Jorhat, June 2: The Freedom Fighters' Association has set up an archive at Mukti Jujaru Bhawan here which will contain a slice of history of freedom movement and more.
Debeswar Doloi, one of the few surviving freedom fighters in Jorhat town, said the script stencilled on square banner sheets adorning the walls in the archive room upstairs recorded the history of the rebellion of Gomdhar Konwar in 1828 up to the 1942 Quit India movement.
Konwar was the first person on record who made a fort and a palace at Nakachari, about 25km from the town, and declared himself the king in 1828, a few years after the Treaty of Yandaboo was signed and Assam passed into the hands of the British.
"I have translated into Assamese the main events from Landmarks of Freedom Struggle in Assam by K.N. Dutta. It will also be printed as a book, Swadhinata Sangramor Itibritta," Doloi said.
The Freedom Fighters Sons and Daughters Association is also helping to complete the archive which still has a lot left to be done.
The president of the association, Munindra Nath Dutta, said they were trying to collect as many photographs as possible, blow them up and laminate them. Three of these, one of them "Gandhi's Jatra", have already been put up.
"Another 20 photographs are being laminated in Guwahati and should be here by the time the archive is inaugurated on June 5 by chief minister Tarun Gogoi. He had given us Rs 10 lakh to make the archive," Dutta said.

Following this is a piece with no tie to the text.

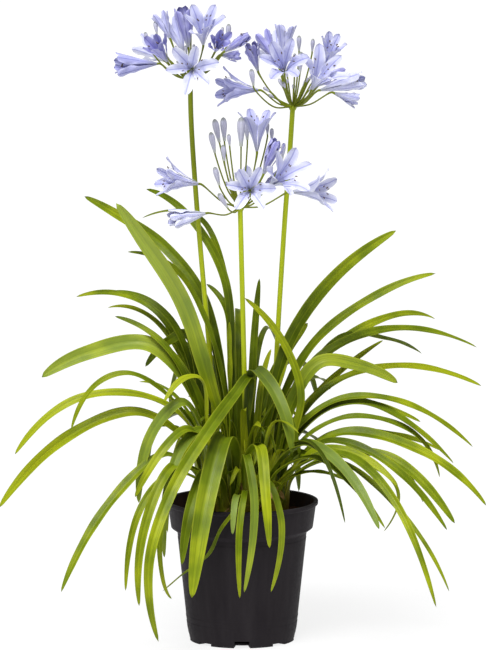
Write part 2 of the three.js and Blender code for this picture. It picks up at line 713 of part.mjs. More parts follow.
place('pot', pot(), COLOUR.pot, 0.5);
place('soil', soil([...FANS.map(neckOf), ...HEADS.map(stemFoot)]), COLOUR.soil, 0.95);
FANS.forEach((fan) => place(fan.name, leafFan(fan), COLOUR.leaf, 0.5));
HEADS.forEach((head) => {
  const hub = vector(head.route.at(-1));
  place(head.name, flowerStem(head), COLOUR.stem, 0.55);
  head.blooms.forEach((row, k) => {
    const number = String(k + 1).padStart(2, '0');
    place(`${head.bloomName}_${number}`, bloom(hub, row), COLOUR[row[4]], 0.6);
  });
});

export default plant;
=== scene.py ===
"""An agapanthus in its nursery pot, dressed around its solids.

Leaves, flower stems and blooms follow the same paths as the solids and replace them with finer pieces:
channelled blades with fine ribs, trumpet flowers with striped petals, filaments and anthers, rounded
buds, crumbly compost and a moulded pot. The tables give lengths in millimetres and angles in degrees,
as a grower measures. Everything that is built is in metres.
"""

import functools
import logging
import math
import random
from collections.abc import Sequence
from dataclasses import dataclass
from enum import Enum

import bmesh
import bpy
from mathutils import Matrix, Vector, noise


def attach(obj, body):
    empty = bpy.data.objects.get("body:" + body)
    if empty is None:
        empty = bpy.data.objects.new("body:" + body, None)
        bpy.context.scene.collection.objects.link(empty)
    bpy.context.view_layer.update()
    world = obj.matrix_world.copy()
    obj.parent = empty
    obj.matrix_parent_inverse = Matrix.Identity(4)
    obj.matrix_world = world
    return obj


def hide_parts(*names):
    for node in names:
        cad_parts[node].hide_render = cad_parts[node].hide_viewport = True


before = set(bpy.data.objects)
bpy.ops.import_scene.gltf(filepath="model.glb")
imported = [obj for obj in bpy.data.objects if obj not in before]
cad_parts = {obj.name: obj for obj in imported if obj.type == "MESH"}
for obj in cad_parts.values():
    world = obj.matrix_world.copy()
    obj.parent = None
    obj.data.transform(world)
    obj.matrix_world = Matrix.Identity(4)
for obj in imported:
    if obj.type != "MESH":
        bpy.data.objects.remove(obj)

log = logging.getLogger("agapanthus")

MM = 0.001
BODY = "root"

Socket = bpy.types.NodeSocket
Node = bpy.types.Node
Mesh = bpy.types.Mesh
Thing = bpy.types.Object
Material = bpy.types.Material

Feed = object  # a plain value, a socket, or a node whose first output is meant
Colour = tuple[float, float, float]
Point = tuple[float, float, float]
Pair = tuple[float, float]
Table = tuple[Pair, ...]
Path = tuple[tuple[float, ...], ...]
Ramp = tuple[float, float, float, float]  # a range, and what its low and its high end give


# ---- node trees -------------------------------------------------------------------------------------


class Graph:
    """A node tree that is built line by line, with values, sockets and nodes fed in the same way."""

    def __init__(self, tree: bpy.types.NodeTree) -> None:
        """Takes over an empty tree.

        Args:
            tree: a geometry or shader tree
        """
        self.tree = tree

    @staticmethod
    def pick(sockets: Sequence[Socket], key: str | int) -> Socket:
        """Finds a socket by number, or the first one in use by name.

        Args:
            sockets: a node's inputs or outputs
            key: the socket's number or name

        Returns:
            the socket
        """
        if isinstance(key, int):
            return sockets[key]
        return next(socket for socket in sockets if socket.name == key and socket.enabled)

    def feed(self, socket: Socket, value: Feed) -> None:
        """Links a socket or node to an input, or sets the input's own value.

        Args:
            socket: the input
            value: a plain value, a socket, or a node whose first output is meant
        """
        if isinstance(value, Node):
            value = next(out for out in value.outputs if out.enabled)
        if isinstance(value, Socket):
            self.tree.links.new(value, socket)
        else:
            socket.default_value = value

    def node(self, kind: str, feeds: dict[str | int, Feed] | None = None, **settings: object) -> Node:
        """Adds a node.

        Args:
            kind: the node's type
            feeds: what goes into its inputs, by name or number
            settings: its properties

        Returns:
            the node
        """
        made = self.tree.nodes.new(kind)
        for name, value in settings.items():
            setattr(made, name, value)
        for key, value in (feeds or {}).items():
            self.feed(self.pick(made.inputs, key), value)
        return made

    def maths(self, operation: str, *values: Feed) -> Socket:
        """Adds a Math node and returns its result."""
        return self.node("ShaderNodeMath", dict(enumerate(values)), operation=operation).outputs[0]

    def product(self, *values: Feed) -> Socket:
        """Returns the product of several numbers."""
        return functools.reduce(functools.partial(self.maths, "MULTIPLY"), values)

    def total(self, *values: Feed) -> Socket:
        """Returns the sum of several numbers."""
        return functools.reduce(functools.partial(self.maths, "ADD"), values)

    def vector(self, operation: str, *values: Feed) -> Socket:
        """Adds a Vector Math node and returns its result."""
        made = self.node("ShaderNodeVectorMath", dict(enumerate(values)), operation=operation)
        return next(out for out in made.outputs if out.enabled)

    def scaled(self, vector: Feed, factor: Feed) -> Socket:
        """Returns a vector times a number."""
        made = self.node("ShaderNodeVectorMath", {0: vector, "Scale": factor}, operation="SCALE")
        return made.outputs["Vector"]

    def moved(self, start: Feed, *steps: tuple[Feed, Feed]) -> Socket:
        """Returns a point that goes from a start by several vectors, each times a number.

        Args:
            start: where it starts
            steps: each vector, with its number

        Returns:
            the point
        """
        for direction, distance in steps:
            start = self.vector("ADD", start, self.scaled(direction, distance))
        return start

    def combined(self, x: Feed, y: Feed, z: Feed) -> Socket:
        """Returns a vector made of three numbers."""
        return self.node("ShaderNodeCombineXYZ", {"X": x, "Y": y, "Z": z}).outputs[0]

    def parts(self, vector: Feed) -> tuple[Socket, ...]:
        """Returns a vector's three numbers."""
        return tuple(self.node("ShaderNodeSeparateXYZ", {0: vector}).outputs)

    def ranged(self, value: Feed, low: Feed, high: Feed, start: Feed = 0.0, stop: Feed = 1.0,
               way: str = "LINEAR") -> Socket:
        """Maps a value from one range to another and clamps it there.

        Args:
            value: the number to map
            low: where the result is start
            high: where the result is stop
            start: the result at low
            stop: the result at high
            way: LINEAR or SMOOTHSTEP

        Returns:
            the mapped number
        """
        feeds = {"Value": value, "From Min": low, "From Max": high, "To Min": start, "To Max": stop}
        return self.node("ShaderNodeMapRange", feeds, interpolation_type=way).outputs[0]

    def eased(self, value: Feed, low: Feed, high: Feed, start: Feed = 0.0, stop: Feed = 1.0) -> Socket:
        """Maps a value as ranged does, with a soft start and end."""
        return self.ranged(value, low, high, start, stop, "SMOOTHSTEP")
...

Dutta's grandmother Kulteswari and father Gangadhar were freedom fighters. Kulteswari was the first to promote women's education by helping to establish Koronga Girls' High School. She would go from door to door and persuade parents to get their daughters admitted to the school. Dutta said they plan to open a website where snippets on freedom movement in the region would be incorporated.
The association's secretary, Deva Prasad Bharali, said a library, a reading room and an office would be built too. Bharali's father Devanand worked with Aruna Asaf Ali and J.P. Agarwal in Calcutta. He was arrested there in 1928 and again in Jorhat during the Quit India movement. Bharali said in his house at Kolakhowa, 3km away, there used to be an underground cell for freedom fighters to hide.
"We have plans to fill the rest of the L-shaped hall with photos of these freedom fighters, Bharali said.
Other memorabilia will be kept in glass-topped boxes on either side like in a museum."